After the 1892 season, there were strong allegations of betting and cheating. The league did not return in 1893.

The league played a season in 1898 with no records existing and the league was not classified.

In 1900, the Montana State League reformed as a four–team Independent minor league. The league president was William Henry Lucas. The overall league standings featured the Anaconda Serpents (34–37), Butte Smoke Eaters (30–40), Great Falls Indians (39–32) and Helena Senators (39–33). Helena won the first–half championship and Great Falls won the second–half title.

Baseball Hall of Fame member Joe Tinker played for both the Great Falls Indians and Helena Senators in 1900 at age 19.

The Montana State League played a season in 1905, Butte, Great Falls, Helena and Missoula composed the league. No league standings or records are available.

In 1909, the Montana State League played as a four–team league, adding teams in Idaho and Utah. The league comprised Helena (35–16), the Salt Lake City Cubs (34–17), Butte (20–31) and Boise (13–38).

In 1925, the Montana State League played a final season as a four team Independent minor league. Butte, Great Falls, Helena and Missoula played in the league, which has no official results.

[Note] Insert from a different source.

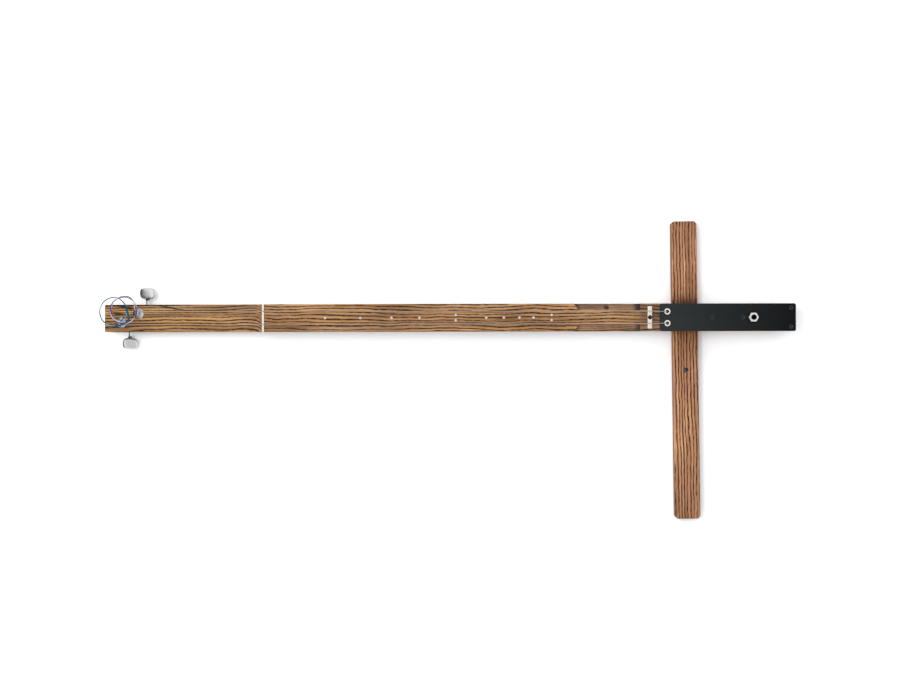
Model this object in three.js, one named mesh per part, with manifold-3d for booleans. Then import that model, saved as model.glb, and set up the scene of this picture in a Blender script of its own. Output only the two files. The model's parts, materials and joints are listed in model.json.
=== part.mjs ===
// Two-string electro-acoustic stick instrument with a swivelling leg rest.
// Millimetres. X runs along the stick from the head to the jack end, +Z is up, away from the leg rest.

import * as THREE from 'three';
import { mergeVertices } from 'three/addons/utils/BufferGeometryUtils.js';
import Module from 'manifold-3d';

const wasm = await Module();
wasm.setup();

// Wooden stick: its length follows from the head, the scale, the bridge and the cover plate
const stickWidth = 44.5;
const stickHeight = 32;
const stickEdge = 1.2;
const headThickness = 16;
const headRampLength = 16;
const headCorner = 2.5;
const nutX = 257.3;
const scaleLength = 615;
const scoopLength = 106.8;
const scoopFromBridge = 14.65;
const scoopDiagonal = 9;
const scoopInnerY = 10.8;
const scoopDrop = 12;

// Clearances
const fit = 0.2;
const snugFit = 0.15;
const swivelFit = 0.3;
const seatGap = 0.3;

// Leg rest
const restLength = 484;
const restWidth = 40.9;
const restThickness = 19;
const restCorner = 4;
const restEdge = 1.5;
const restTurn = 0.68;
const pivotInset = 46.3;
const pivotToCentre = 85.3;
const secondHoleRadius = 4.2;

// Bolt and insert of the swivel
const boltRadius = 4;
const boltHeadRadius = 6.5;
const boltHeadHeight = 6;
const counterboreRadius = 9.5;
const counterboreDepth = 9.5;
const washerThickness = 1.5;
const insertRadius = 6;
const insertLength = 15;

// Cover plate, with its screws set in from its left end and its corners
const plateFromBridge = 16.45;
const plateLength = 218.2;
const plateThickness = 2;
const plateCorner = 3;
const plateScrewInsets = [24.8, 83.8, 133.8];
const cornerInsetX = 7.5;
const cornerInsetY = 7.05;
const screwHeadRadius = 3.5;
const screwShankRadius = 1.5;
const screwLength = 14;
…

==Montana State League teams==

| Team name(s) | City represented | Ballpark | Year(s) active |
|---|---|---|---|
| Anaconda Serpents | Anaconda, Montana | Mountain View Park | 1900 |
| Boise | Boise, Idaho | Unknown | 1909 |
| Bozeman | Bozeman, Montana | Unknown | 1892 |
| Butte, Butte Smoke Eaters | Butte, Montana | Mt. Columbia Grounds | 1892, 1900, 1905, 1909, 1925 |
| Great Falls Smelter Cities, Great Falls Indians | Great Falls, Montana | Black Eagle Park | 1892, 1900, 1905, 1925 |
| Helena, Helena Senators | Helena, Montana | Unknown | 1892, 1900, 1905, 1909, 1925 |
| Missoula | Missoula, Montana | Unknown | 1892,1905, 1925 |
| Philipsburg Burgers | Philipsburg, Montana | Unknown | 1892 |
| Salt Lake City Cubs | Salt Lake City, Utah | Unknown | 1909 |

==Standings and statistics==
===1892 Montana State League===

| Team | W | L | Pct. | GB | Manager |
|---|---|---|---|---|---|
| Helena | 29 | 21 | .580 | – | Con Strouthers |
| Butte | 26 | 22 | .542 | 1 | James Powell |
| Philipsburg Burgers | 22 | 23 | .489 | 4½ | Charlie Hoover |
| Missoula | 18 | 29 | .383 | 8½ | Marin |
| Bozeman | 10 | 38 | .208 | NA | B.E. Vaile |
| Great Falls Smelter Cities | 6 | 10 | .375 | NA | Meilli |

===1900 Montana State League===

| Team | W | L | Pct. | GB | Manager |
|---|---|---|---|---|---|
| Great Falls Indians | 39 | 32 | .549 | - | Kinsella / John McCloskey |
| Helena Senators | 38 | 33 | .535 | 1 | Carl Wood Paddy Ryan / Jack Flannery |
| Anaconda Serpents | 34 | 36 | .485 | 4½ | Jack Grim |
| Butte Smoke Eaters | 30 | 40 | .428 | 8½ | James Powell |

Player Statistics
| Player | Team | Stat | Tot |  | Player | Team | Stat | Tot |
|---|---|---|---|---|---|---|---|---|
| Charles McIntrye | Anaconda/Helena | BA | .441 |  | Solly Salisbury | Helena | W | 19 |
| Dave Zearfoss | Great Falls | Runs | 88 |  | C.E. Wright | Great Falls | Pct | .696; 16–7 |
| Dave Zearfoss | Great Falls | Hits | 106 |  | Bert Schils | Anaconda | HR | 19 |

===1909 Montana State League===

| Team | W | L | Pct. | GB | Manager |
|---|---|---|---|---|---|
| Helena | 35 | 16 | .686 | – | Unknown |
| Salt Lake City Cubs | 38 | 33 | .535 | 1½ | Unknown |
| Butte | 20 | 31 | .392 | 7½ | Unknown |
| Boise | 13 | 38 | .255 | 11½ | John Strouthers / Joe Marshall |

==Baseball Hall of Fame alumni==
- Clark Griffith (1900), Missoula. Inducted, 1946.
- Joe Tinker (1900), Great Falls Indians & Helena Senators. Inducted, 1946.